Surgical Heating-Cooling Devices Associated with Nontuberculous Mycobacteria Infections

Surgical Heating-Cooling Devices Associated with Infections

Surgical Heating-Cooling Devices Associated with Infections

The Food and Drug Administration (FDA) issued a safety announcement about infections associated with heater-cooler devices used during medical and surgical procedures and steps health care providers and health facilities can take to mitigate risks to patients.

Heater-cooler devices have been associated with nontuberculous mycobacteria (NTM) infections, primarily in patients undergoing cardiothoracic surgical procedures. Nontuberculous mycobacteria can cause pulmonary disease resembling tuberculosis.

Heater-cooler devices are used during cardiothoracic surgeries and other medical and surgical procedures to warm or cool a patient to optimize medical care and improve patient outcomes. The devices have water tanks that provide temperature-controlled water to external heat exchangers or warming/cooling blankets through closed circuits. Although the water in the circuits does not come into direct contact with the patient, there is the potential for contaminated water to enter other parts of the device or transmit bacteria through the air (aerosolize) through the device’s exhaust vent into the environment and to the patient, the FDA explains.

NTM organisms can be found in soil and water, including tap water sources. They are typically not harmful, but in rare cases may cause infections in very ill patients or in individuals with compromised immune systems.

From January 2010 to August 2015, the FDA received 32 medical device reports (MDRs) of patient infections associated with heater-cooler devices or bacterial heater-cooler device contamination. Twenty-five of these reports came in 2015. Some reports describe NTM infections related to cardiothoracic surgeries, but other reports do not specify the procedure the patient was undergoing. Eight reports were related to three events describing patient infections occurring in health care facilities in the U.S. The remaining 24 reports involved facilities outside the United States, most of these in Western Europe. The FDA said some patients presented with infections several months to years after their surgical procedures. Half of the 32 reports describe bacterial contamination of the heater-cooler device without known patient infection. The FDA is not aware of NTM infections acquired by hospital staff.

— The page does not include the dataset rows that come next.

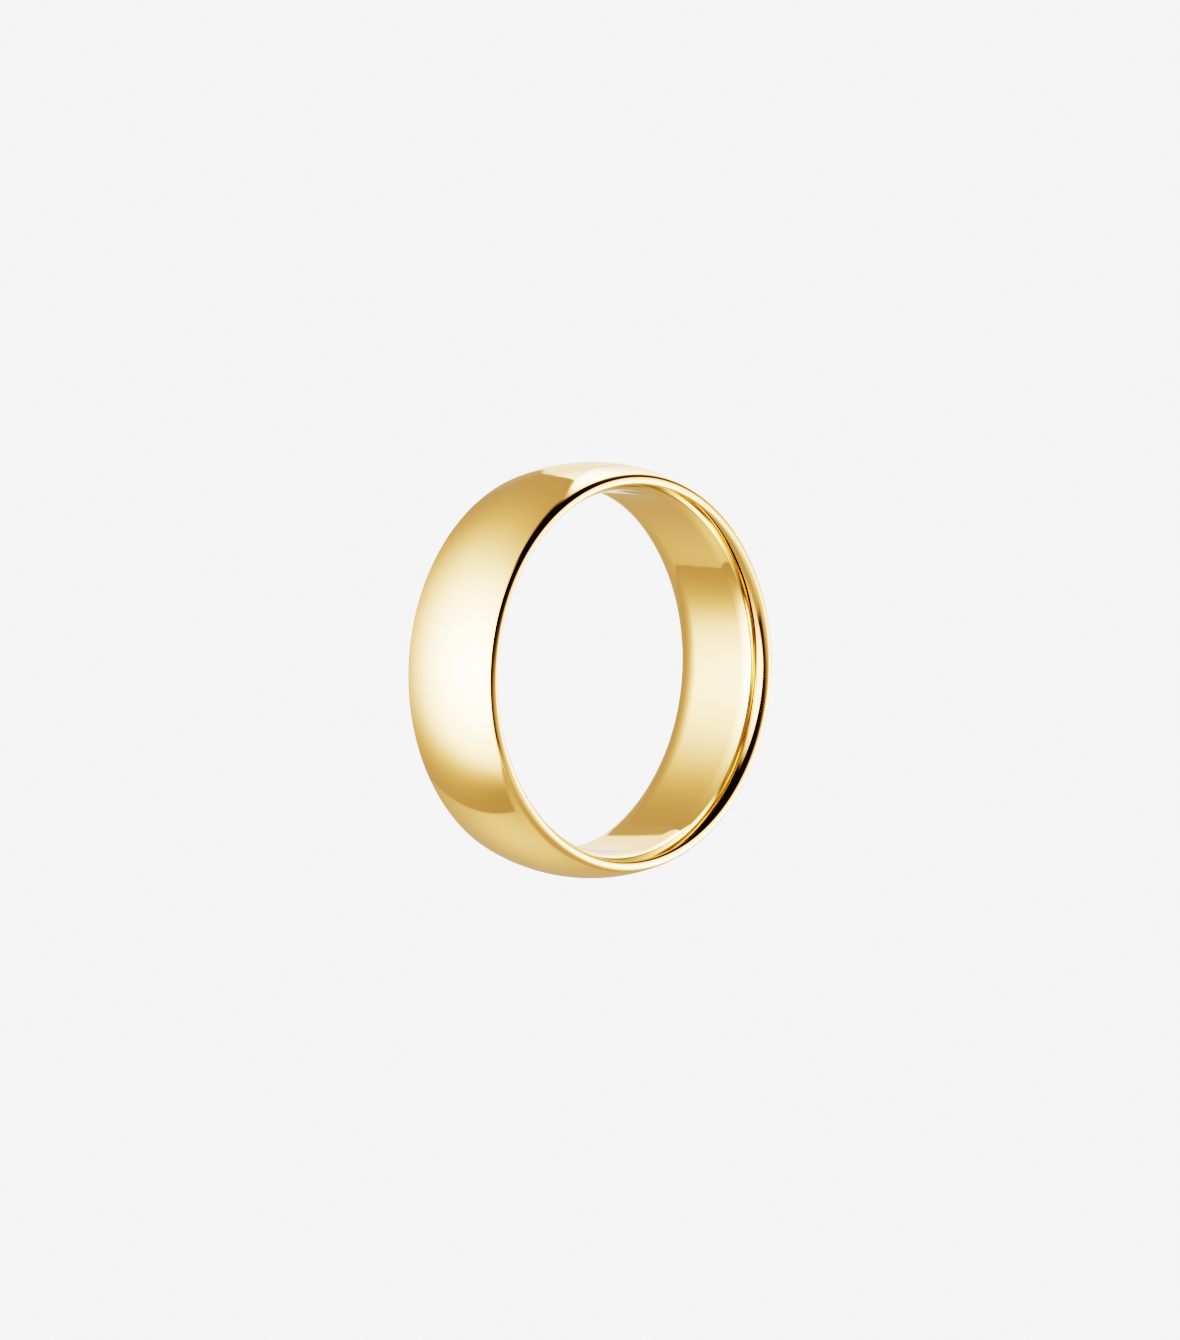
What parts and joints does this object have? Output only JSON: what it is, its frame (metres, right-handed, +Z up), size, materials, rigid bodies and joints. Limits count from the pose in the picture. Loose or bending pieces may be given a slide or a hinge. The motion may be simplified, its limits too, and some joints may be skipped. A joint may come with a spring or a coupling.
{
  "type": "wedding band",
  "caption": "Plain polished gold wedding band: domed crown, rounded sides and eased inner edges, with a round bore for the finger.",
  "frame": {"origin": "centre of the bore, on its axis and midway between the two sides; the band stands upright on its crown", "axes": "+Y along the bore, the way a finger goes through it; +Z up across the band; +X across the band to the right"},
  "size_m": [0.0206, 0.006, 0.0206],
  "materials": {
    "polished_gold": null
  },
  "bodies": {
    "root": {"band": "polished_gold"}
  },
  "joints": []
}
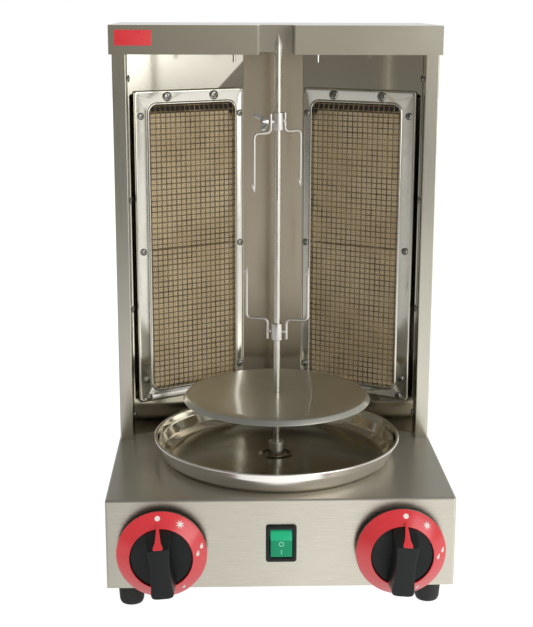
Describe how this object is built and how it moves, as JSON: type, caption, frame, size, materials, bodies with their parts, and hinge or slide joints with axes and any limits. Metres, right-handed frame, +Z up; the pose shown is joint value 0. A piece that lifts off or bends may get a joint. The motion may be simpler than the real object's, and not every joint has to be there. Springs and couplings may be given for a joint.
{
  "type": "gas doner kebab grill",
  "caption": "Tabletop gas kebab grill: vertical motor spit with forks and plate over a drip pan, before angled meshed ceramic burners in an open steel tower, with gas knobs and a rocker switch.",
  "frame": {"origin": "centre of the base's footprint on the surface the feet stand on", "axes": "+X to the right as seen from the front, +Y to the back (the knobs are on the -Y side), +Z up along the spit"},
  "size_m": [0.3034, 0.3845, 0.492],
  "materials": {
    "brushed_stainless": "satin brushed stainless sheet, soft cross-grain reflections",
    "polished_stainless": "polished stainless, clear reflections",
    "bright_steel": "bright turned and plated steel",
    "zinc_steel": "dull zinc plate",
    "mesh_wire": "heat-browned woven wire",
    "ceramic": "porous beige ceramic, dull",
    "gasket_fibre": "pressed fibre, dark with soot, dull",
    "brass": "machined brass",
    "copper_pipe": "drawn copper, dull",
    "black_plastic": "black moulded plastic, low sheen",
    "red_plastic": "glossy red moulded plastic",
    "green_plastic": "translucent-looking green plastic",
    "motor_grey": "grey enamel",
    "black_rubber": "matt black rubber"
  },
  "bodies": {
    "grill": {"base_back_panel": "brushed_stainless", "base_bottom_plate": "brushed_stainless", "base_shell": "brushed_stainless", "burner_frame_screws": "bright_steel", "cap_brace": "brushed_stainless", "cap_studs": "bright_steel", "case_screws": "bright_steel", "centre_back_panel": "polished_stainless", "cord_grommet": "black_rubber", "foot_screws": "bright_steel", "front_left_foot": "black_rubber", "front_right_foot": "black_rubber", "gas_injectors": "brass", "gas_supply_pipe": "bright_steel", "gear_motor": "motor_grey", "left_burner_frame": "polished_stainless", "left_burner_housing": "brushed_stainless", "left_burner_mesh": "mesh_wire", "left_burner_panel": "brushed_stainless", "left_ceramic_tiles": "ceramic", "left_feed_pipe": "copper_pipe", "left_gas_valve": "brass", "left_mixing_tube": "zinc_steel", "left_tile_gasket": "gasket_fibre", "motor_bracket": "zinc_steel", "rear_left_foot": "black_rubber", "rear_right_foot": "black_rubber", "right_burner_frame": "polished_stainless", "right_burner_housing": "brushed_stainless", "right_burner_mesh": "mesh_wire", "right_burner_panel": "brushed_stainless", "right_ceramic_tiles": "ceramic", "right_feed_pipe": "copper_pipe", "right_gas_valve": "brass", "right_mixing_tube": "zinc_steel", "right_tile_gasket": "gasket_fibre", "shaft_bush": "brass", "switch_housing": "black_plastic", "terminal_block": "black_plastic", "top_cap": "brushed_stainless", "tower_back_cover": "brushed_stainless", "tower_left_side": "brushed_stainless", "tower_right_side": "brushed_stainless"},
    "spit_drive": {"drive_socket": "bright_steel"},
    "spit": {"spit_rod": "polished_stainless"},
    "plate": {"meat_plate": "brushed_stainless"},
    "upper_fork": {"upper_fork": "polished_stainless"},
    "lower_fork": {"lower_fork": "polished_stainless"},
    "upper_wing_screw": {"upper_wing_screw": "bright_steel"},
    "lower_wing_screw": {"lower_wing_screw": "bright_steel"},
    "drip_pan": {"drip_pan": "polished_stainless"},
    "left_push": {"left_spindle_collar": "brass"},
    "left_knob": {"left_valve_spindle": "bright_steel", "left_knob_body": "black_plastic", "left_knob_ring": "red_plastic"},
    "right_push": {"right_spindle_collar": "brass"},
    "right_knob": {"right_valve_spindle": "bright_steel", "right_knob_body": "black_plastic", "right_knob_ring": "red_plastic"},
    "rocker": {"switch_rocker": "green_plastic"}
  },
  "joints": [
    {"name": "spit_turn", "type": "hinge", "parent": "grill", "child": "spit_drive", "pos_m": [0, -0.036, 0.115], "axis": [0, 0, 1], "continuous": true},
    {"name": "spit_lift", "type": "slide", "parent": "spit_drive", "child": "spit", "axis": [0, 0, 1], "range_m": [0, 0.03]},
    {"name": "plate_lift", "type": "slide", "parent": "spit", "child": "plate", "axis": [0, 0, 1], "range_m": [0, 0.02]},
    {"name": "upper_fork_slide", "type": "slide", "parent": "spit", "child": "upper_fork", "axis": [0, 0, 1], "range_m": [-0.03, 0.045]},
    {"name": "lower_fork_slide", "type": "slide", "parent": "spit", "child": "lower_fork", "axis": [0, 0, 1], "range_m": [-0.02, 0.03]},
    {"name": "drip_pan_lift", "type": "slide", "parent": "grill", "child": "drip_pan", "axis": [0, 0, 1], "range_m": [0, 0.03]},
    {"name": "rocker_press", "type": "hinge", "parent": "grill", "child": "rocker", "pos_m": [0, -0.146, 0.0611], "axis": [1, 0, 0], "range_deg": [0, 13]},
    {"name": "upper_wing_screw_turn", "type": "hinge", "parent": "upper_fork", "child": "upper_wing_screw", "pos_m": [0, -0.036, 0.41025], "axis": [-0.9397, -0.342, 0], "range_deg": [0, 120]},
    {"name": "lower_wing_screw_turn", "type": "hinge", "parent": "lower_fork", "child": "lower_wing_screw", "pos_m": [0, -0.036, 0.21955], "axis": [0.0349, 0.9994, 0], "range_deg": [0, 180]},
    {"name": "left_knob_push", "type": "slide", "parent": "grill", "child": "left_push", "axis": [0, 1, 0], "range_m": [0, 0.003], "stiffness_N_per_m": 1500, "springref_m": -0.002},
    {"name": "left_knob_turn", "type": "hinge", "parent": "left_push", "child": "left_knob", "pos_m": [-0.102, -0.155, 0.056], "axis": [0, -1, 0], "range_deg": [0, 150]},
    {"name": "right_knob_push", "type": "slide", "parent": "grill", "child": "right_push", "axis": [0, 1, 0], "range_m": [0, 0.003], "stiffness_N_per_m": 1500, "springref_m": -0.002},
    {"name": "right_knob_turn", "type": "hinge", "parent": "right_push", "child": "right_knob", "pos_m": [0.102, -0.155, 0.056], "axis": [0, -1, 0], "range_deg": [0, 150]}
  ]
}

The FDA said it is challenging for a health care facility, health care provider, manufacturer, or patient to recognize NTM infections that may be associated with the use of or exposure to a particular medical device. The FDA continues to follow up with health care facilities and manufacturers to determine the factors that may have contributed to the events.

The FDA recommends that facilities and staff strictly adhere to cleaning and disinfection instructions provided by the manufacturer. Facilities should not use tap water to rinse, fill, refill or top off water tanks since this may introduce NTM organisms. Only sterile water or water that has been passed through a filter of less than or equal to 0.22 microns should be used. Ice needed for patient cooling during surgical procedures should be made from sterile water or water that has been passed through a filter of less than or equal to 0.22 microns. The heater-cooler’s vent exhaust should be directed away from the surgical field to mitigate the risk of aerosolizing heater-cooler tank water into the sterile field and exposing the patient.

The FDA said it is actively working with stakeholder groups to better understand the causes and risk factors for transmission of microbial agents associated with these devices and to develop strategies to minimize patient exposure.